Exercise directions » Copy out exactly the lines from the first line of the material below through the line containing "import * as THREE from 'three';", and nothing beyond them.

┌─ Source excerpt

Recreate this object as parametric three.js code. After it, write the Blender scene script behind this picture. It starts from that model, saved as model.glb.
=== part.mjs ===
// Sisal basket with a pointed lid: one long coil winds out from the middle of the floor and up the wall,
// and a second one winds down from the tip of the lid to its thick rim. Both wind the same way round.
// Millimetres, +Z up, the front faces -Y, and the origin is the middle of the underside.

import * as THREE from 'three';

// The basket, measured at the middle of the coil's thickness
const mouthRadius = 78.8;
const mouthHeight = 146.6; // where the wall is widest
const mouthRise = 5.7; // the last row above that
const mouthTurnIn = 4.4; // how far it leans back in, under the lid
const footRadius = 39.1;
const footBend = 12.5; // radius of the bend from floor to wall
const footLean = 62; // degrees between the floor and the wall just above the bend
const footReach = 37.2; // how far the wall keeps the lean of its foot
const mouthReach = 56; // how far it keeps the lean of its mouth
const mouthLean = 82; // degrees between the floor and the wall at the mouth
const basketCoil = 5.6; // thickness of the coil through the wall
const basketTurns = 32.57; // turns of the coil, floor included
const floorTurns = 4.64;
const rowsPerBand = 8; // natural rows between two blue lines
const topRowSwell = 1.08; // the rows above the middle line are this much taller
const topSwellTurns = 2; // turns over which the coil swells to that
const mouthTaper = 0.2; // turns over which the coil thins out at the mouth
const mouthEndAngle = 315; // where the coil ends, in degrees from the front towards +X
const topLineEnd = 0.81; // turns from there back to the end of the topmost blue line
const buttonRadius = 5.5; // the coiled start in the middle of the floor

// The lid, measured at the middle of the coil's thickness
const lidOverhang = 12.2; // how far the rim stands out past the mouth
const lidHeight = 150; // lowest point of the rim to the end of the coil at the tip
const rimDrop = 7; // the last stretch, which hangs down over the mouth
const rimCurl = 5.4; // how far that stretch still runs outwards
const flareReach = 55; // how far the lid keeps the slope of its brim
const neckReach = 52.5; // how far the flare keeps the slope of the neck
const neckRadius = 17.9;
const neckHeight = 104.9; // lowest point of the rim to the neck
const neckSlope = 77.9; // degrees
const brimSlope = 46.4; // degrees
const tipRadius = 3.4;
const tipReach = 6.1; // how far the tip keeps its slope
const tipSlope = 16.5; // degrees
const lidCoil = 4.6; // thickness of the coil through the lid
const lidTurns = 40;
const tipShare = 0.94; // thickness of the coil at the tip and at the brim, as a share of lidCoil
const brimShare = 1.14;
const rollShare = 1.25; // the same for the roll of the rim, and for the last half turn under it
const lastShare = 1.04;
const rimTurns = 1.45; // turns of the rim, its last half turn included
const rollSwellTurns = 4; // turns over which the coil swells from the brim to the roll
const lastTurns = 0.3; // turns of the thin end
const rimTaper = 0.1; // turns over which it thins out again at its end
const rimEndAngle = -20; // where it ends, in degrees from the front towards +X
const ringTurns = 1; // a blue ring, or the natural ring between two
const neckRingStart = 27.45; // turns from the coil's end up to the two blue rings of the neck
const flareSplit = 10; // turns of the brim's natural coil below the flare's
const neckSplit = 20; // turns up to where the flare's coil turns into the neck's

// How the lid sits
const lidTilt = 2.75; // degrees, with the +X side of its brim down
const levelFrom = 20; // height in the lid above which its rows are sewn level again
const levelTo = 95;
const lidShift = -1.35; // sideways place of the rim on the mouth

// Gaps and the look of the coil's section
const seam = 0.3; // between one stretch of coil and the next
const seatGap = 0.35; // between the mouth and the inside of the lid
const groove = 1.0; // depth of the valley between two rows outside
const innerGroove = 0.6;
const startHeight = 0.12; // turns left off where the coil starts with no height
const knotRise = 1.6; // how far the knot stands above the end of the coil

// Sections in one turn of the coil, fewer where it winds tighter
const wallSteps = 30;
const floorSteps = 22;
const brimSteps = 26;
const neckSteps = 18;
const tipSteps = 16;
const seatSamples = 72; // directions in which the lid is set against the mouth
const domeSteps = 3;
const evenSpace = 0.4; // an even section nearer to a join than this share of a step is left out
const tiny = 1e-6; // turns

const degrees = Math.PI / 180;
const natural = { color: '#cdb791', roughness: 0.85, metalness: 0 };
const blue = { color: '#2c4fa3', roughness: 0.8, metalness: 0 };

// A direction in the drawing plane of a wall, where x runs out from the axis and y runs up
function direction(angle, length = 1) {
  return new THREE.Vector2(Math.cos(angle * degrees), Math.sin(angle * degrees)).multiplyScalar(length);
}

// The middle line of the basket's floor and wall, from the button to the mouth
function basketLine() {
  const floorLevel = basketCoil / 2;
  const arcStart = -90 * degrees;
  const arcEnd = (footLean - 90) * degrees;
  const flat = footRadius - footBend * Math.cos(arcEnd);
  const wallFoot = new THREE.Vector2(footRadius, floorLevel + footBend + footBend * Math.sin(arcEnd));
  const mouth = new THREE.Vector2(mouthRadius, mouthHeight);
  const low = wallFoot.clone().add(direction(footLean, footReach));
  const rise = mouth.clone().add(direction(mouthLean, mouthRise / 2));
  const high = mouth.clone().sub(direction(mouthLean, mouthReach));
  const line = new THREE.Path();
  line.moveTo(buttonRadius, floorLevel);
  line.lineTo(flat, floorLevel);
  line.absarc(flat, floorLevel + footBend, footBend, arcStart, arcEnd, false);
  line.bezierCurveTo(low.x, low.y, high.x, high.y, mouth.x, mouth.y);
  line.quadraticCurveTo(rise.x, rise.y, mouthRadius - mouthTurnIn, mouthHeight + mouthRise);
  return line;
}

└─

Reply »
Recreate this object as parametric three.js code. After it, write the Blender scene script behind this picture. It starts from that model, saved as model.glb.
=== part.mjs ===
// Sisal basket with a pointed lid: one long coil winds out from the middle of the floor and up the wall,
// and a second one winds down from the tip of the lid to its thick rim. Both wind the same way round.
// Millimetres, +Z up, the front faces -Y, and the origin is the middle of the underside.

import * as THREE from 'three';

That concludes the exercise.